15 arrested after sectarian killings

Nigerian security forces arrested 15 suspects after three people were killed in a fresh outbreak of sectarian violence near the flashpoint city of Jos, the army said Sunday.

The Muslim Fulani herdsmen died on Saturday in attacks believed to have been launched by Christian ethnic Beroms in the village of Tsung, just days after authorities lifted a curfew in the area.

“Fifteen suspects have been arrested,” Colonel Kayode Ogundele, the operations director of a special military unit in central Plateau State of which Jos is the capital, told AFP by telephone.

The three were reportedly searching for lost cattle about 40 kilometres (25 miles) south of Jos when dozens of youths murdered them before setting the bodies on fire.

An AFP reporter saw the bodies at an air force hospital in Jos city.

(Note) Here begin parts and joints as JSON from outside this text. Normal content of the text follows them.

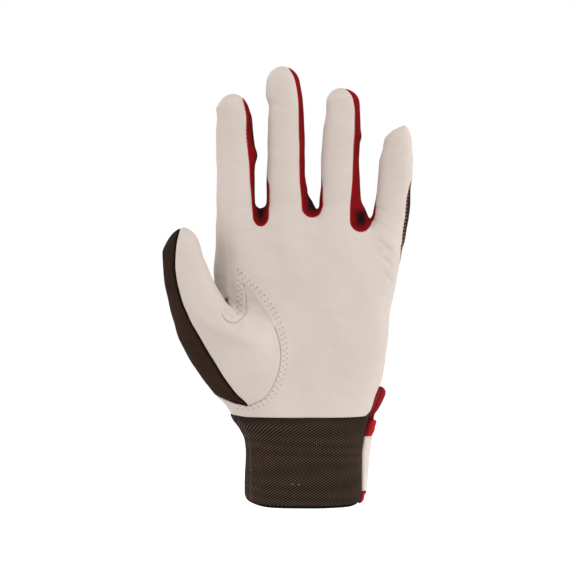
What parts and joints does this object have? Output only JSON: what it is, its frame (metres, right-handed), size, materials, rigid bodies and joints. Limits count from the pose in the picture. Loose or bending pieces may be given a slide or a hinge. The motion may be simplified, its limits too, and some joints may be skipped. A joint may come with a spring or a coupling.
{
  "type": "leather work glove, left hand, filled as when worn",
  "caption": "Work glove of off-white leather with red strips between the fingers, a brown fabric back, a knitted cuff and a wrist strap.",
  "frame": {"origin": "centre of the wrist opening at the foot of the knitted cuff", "axes": "+Z from the wrist to the fingertips, -Y out of the palm, +X from the thumb side to the little-finger side"},
  "size_m": [0.1397, 0.06, 0.2472],
  "materials": {
    "grain_leather": "satin, fine grain, off-white",
    "red_fabric": "matt knitted, deep red",
    "brown_fabric": "matt stretch fabric, dark brown",
    "brown_knit": "matt diagonal knit, dark brown",
    "white_strap": "matt, off-white",
    "red_tape": "woven tape, bright red"
  },
  "bodies": {
    "root": {"palm_leather": "grain_leather", "thumb_leather": "grain_leather", "thumb_back": "brown_fabric", "hand_back": "brown_fabric", "fourchette_index_middle": "red_fabric", "fourchette_middle_ring": "red_fabric", "fourchette_ring_little": "red_fabric", "cuff": "brown_knit", "wrist_strap": "white_strap", "strap_binding": "red_tape", "pull_tab": "red_tape"}
  },
  "joints": []
}
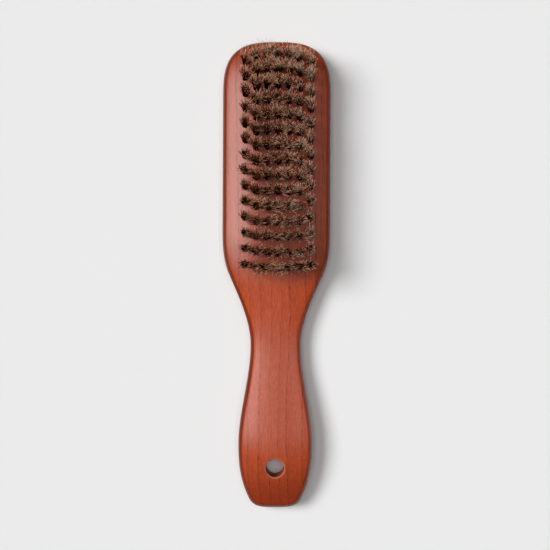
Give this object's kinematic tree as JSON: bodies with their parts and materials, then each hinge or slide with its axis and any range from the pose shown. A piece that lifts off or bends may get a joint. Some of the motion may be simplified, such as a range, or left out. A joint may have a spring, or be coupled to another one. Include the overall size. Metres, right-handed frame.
{
  "type": "hair club brush",
  "caption": "One-piece wooden hair brush with a long rounded head of drilled natural bristle tufts, a narrow neck, a swelling grip and a hanging hole.",
  "frame": {"origin": "on the surface that the brush lies on, under the middle of its length and width", "axes": "+Y along the brush from the butt to the head's tip, +Z out of the bristle face, +X to the right when the bristles face the viewer and the head is up"},
  "size_m": [0.051, 0.221, 0.033],
  "materials": {
    "lacquered_wood": "satin",
    "boar_bristle": "matte",
    "anchor_wire": "satin"
  },
  "bodies": {
    "root": {"body": "lacquered_wood", "tuft_row_01": "boar_bristle", "tuft_row_02": "boar_bristle", "tuft_row_03": "boar_bristle", "tuft_row_04": "boar_bristle", "tuft_row_05": "boar_bristle", "tuft_row_06": "boar_bristle", "tuft_row_07": "boar_bristle", "tuft_row_08": "boar_bristle", "tuft_row_09": "boar_bristle", "tuft_row_10": "boar_bristle", "tuft_row_11": "boar_bristle", "tuft_row_12": "boar_bristle", "tuft_row_13": "boar_bristle", "tuft_row_14": "boar_bristle", "tuft_row_15": "boar_bristle", "anchor_row_01": "anchor_wire", "anchor_row_02": "anchor_wire", "anchor_row_03": "anchor_wire", "anchor_row_04": "anchor_wire", "anchor_row_05": "anchor_wire", "anchor_row_06": "anchor_wire", "anchor_row_07": "anchor_wire", "anchor_row_08": "anchor_wire", "anchor_row_09": "anchor_wire", "anchor_row_10": "anchor_wire", "anchor_row_11": "anchor_wire", "anchor_row_12": "anchor_wire", "anchor_row_13": "anchor_wire", "anchor_row_14": "anchor_wire", "anchor_row_15": "anchor_wire"}
  },
  "joints": []
}
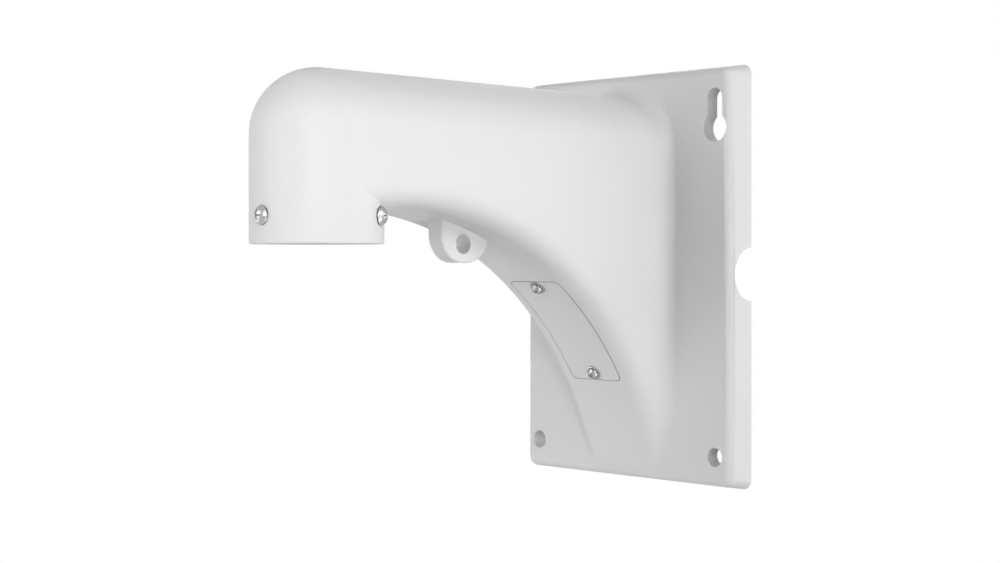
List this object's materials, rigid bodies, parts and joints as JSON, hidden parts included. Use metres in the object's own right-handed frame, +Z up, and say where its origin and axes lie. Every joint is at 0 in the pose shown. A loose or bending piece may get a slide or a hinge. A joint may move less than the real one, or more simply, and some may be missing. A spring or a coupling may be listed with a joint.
{
  "type": "camera wall bracket",
  "caption": "Hollow wall arm for hanging a security camera: a flat plate with keyholes, a curved arm with an access cover, and a downward collar with lock screws.",
  "frame": {"origin": "centre of the plate's back, on the wall", "axes": "+Y into the wall, +Z up, +X to the right seen from the front; the arm reaches to -Y"},
  "size_m": [0.137, 0.2411, 0.2052],
  "materials": {
    "casting_paint": "fine powder coat, satin white",
    "cover_paint": "fine powder coat, satin white",
    "gasket_rubber": "matt black",
    "screw_steel": "stainless, lightly polished"
  },
  "bodies": {
    "root": {"bracket_body": "casting_paint", "access_cover": "cover_paint", "cover_gasket": "gasket_rubber", "cover_washer_upper": "screw_steel", "cover_washer_lower": "screw_steel", "cover_screw_upper": "screw_steel", "cover_screw_lower": "screw_steel", "lock_screw_front": "screw_steel", "lock_screw_right": "screw_steel", "lock_screw_left": "screw_steel"}
  },
  "joints": []
}
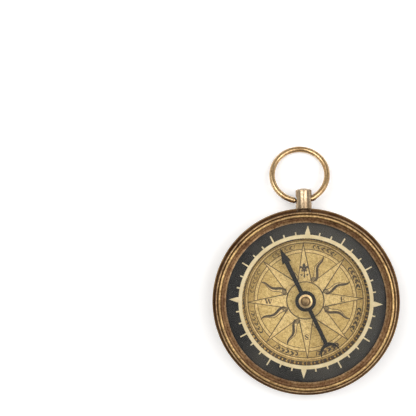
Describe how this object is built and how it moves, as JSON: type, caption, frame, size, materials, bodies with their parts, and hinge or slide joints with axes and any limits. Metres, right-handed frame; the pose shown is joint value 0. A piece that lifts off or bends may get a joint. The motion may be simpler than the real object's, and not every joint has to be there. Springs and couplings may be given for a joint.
{
  "type": "magnetic compass",
  "caption": "Pocket compass: turned brass case, stepped bezel, crystal over a compass card, a barbed needle on a steel point, and a pendant knob with a swinging wire bow.",
  "frame": {"origin": "centre of the case's flat back face, with the compass lying on its back", "axes": "+Z along the dial's axis, out through the crystal; +Y from the dial's centre to the pendant and bow (north on the printed dial); +X towards east on the printed dial"},
  "size_m": [0.0512, 0.0684, 0.0114],
  "materials": {
    "case_brass": "turned brass, lightly toned with age",
    "bezel_brass": "turned and polished brass with a darker tone in the grooves",
    "pendant_brass": "bright turned brass",
    "bow_brass": "bright drawn brass wire",
    "surround_brass": "polished brass",
    "inner_brass": "plain machined brass",
    "cap_brass": "turned brass",
    "chapter_black": "matt black enamel with a printed cream scale",
    "dial_paper": "parchment coloured card printed in brown",
    "needle_steel": "blued black steel",
    "pivot_steel": "ground hard steel",
    "crystal_glass": "clear flat glass",
    "jewel_glass": "polished red jewel"
  },
  "bodies": {
    "case": {"case_body": "case_brass", "bezel": "bezel_brass", "crystal": "crystal_glass", "crystal_split_ring": "inner_brass", "chapter_ring": "chapter_black", "dial_surround": "surround_brass", "dial_card": "dial_paper", "dial_plate": "inner_brass", "pivot_post": "inner_brass", "pivot_pin": "pivot_steel", "pendant_knob": "pendant_brass", "pendant_collar": "case_brass", "pendant_nut": "inner_brass"},
    "needle": {"needle": "needle_steel", "needle_cap": "cap_brass", "cap_jewel": "jewel_glass"},
    "bow": {"bow": "bow_brass"}
  },
  "joints": [
    {"name": "needle_turn", "type": "hinge", "parent": "case", "child": "needle", "pos_m": [0, 0, 0.00647], "axis": [0, 0, 1], "continuous": true},
    {"name": "bow_swing", "type": "hinge", "parent": "case", "child": "bow", "pos_m": [0, 0.028, 0.0057], "axis": [1, 0, 0], "range_deg": [-95, 140]}
  ]
}
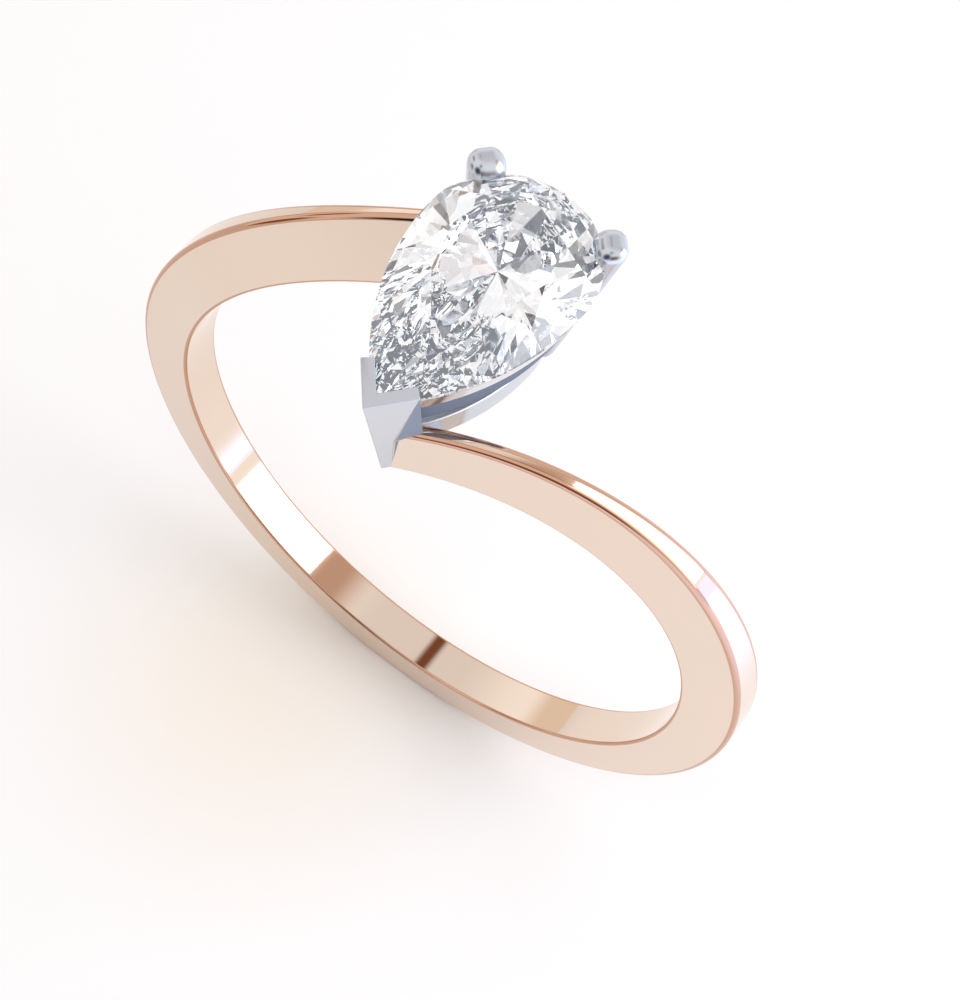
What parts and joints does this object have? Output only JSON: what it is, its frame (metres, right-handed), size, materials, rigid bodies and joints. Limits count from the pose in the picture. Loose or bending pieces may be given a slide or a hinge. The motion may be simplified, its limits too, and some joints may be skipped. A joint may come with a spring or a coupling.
{
  "type": "engagement ring",
  "caption": "Bypass solitaire ring: a rose-gold band whose two shoulders sweep past a white-metal claw head that holds a pear-cut stone.",
  "frame": {"origin": "centre of the finger bore", "axes": "+Y along the finger, +Z from the finger towards the stone, +X to the shoulder that sweeps to the front"},
  "size_m": [0.0198, 0.0084, 0.0229],
  "materials": {
    "rose_gold": "high polish rose gold",
    "white_metal": "high polish white gold or platinum",
    "diamond": "polished, colourless"
  },
  "bodies": {
    "root": {"shank": "rose_gold", "v_claw": "white_metal", "claw_left": "white_metal", "claw_right": "white_metal", "girdle_rail": "white_metal", "base_rail": "white_metal", "pear_diamond": "diamond"}
  },
  "joints": []
}
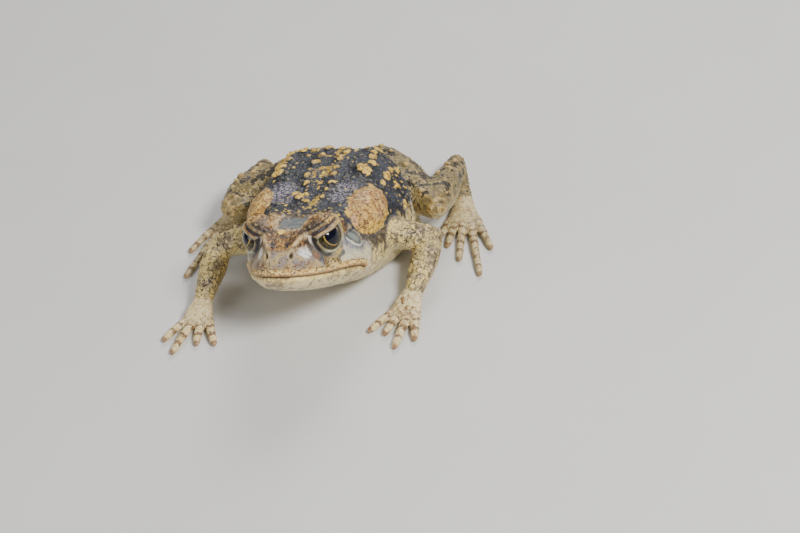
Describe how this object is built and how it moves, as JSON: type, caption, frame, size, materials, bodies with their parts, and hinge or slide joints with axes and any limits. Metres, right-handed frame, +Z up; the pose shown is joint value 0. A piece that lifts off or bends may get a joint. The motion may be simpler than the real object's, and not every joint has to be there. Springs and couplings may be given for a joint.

“We will arrest more people. Those arrested are helping us with our investigation,” Ogundele said. “For sure, those found to have had a hand in the incident, will face the law.”

The killings risk sparking fresh sectarian tensions, as Muslim herdsmen from the Fulani and Hausa ethnic groups launched attacks on five Christian Berom villages in March, killing more than 500 people, state officials say.

Local rights groups say 1,500 people have died in inter-communcal violence in the Jos region since the start of this year alone. It had been under curfew since earlier bloodshed in 2008.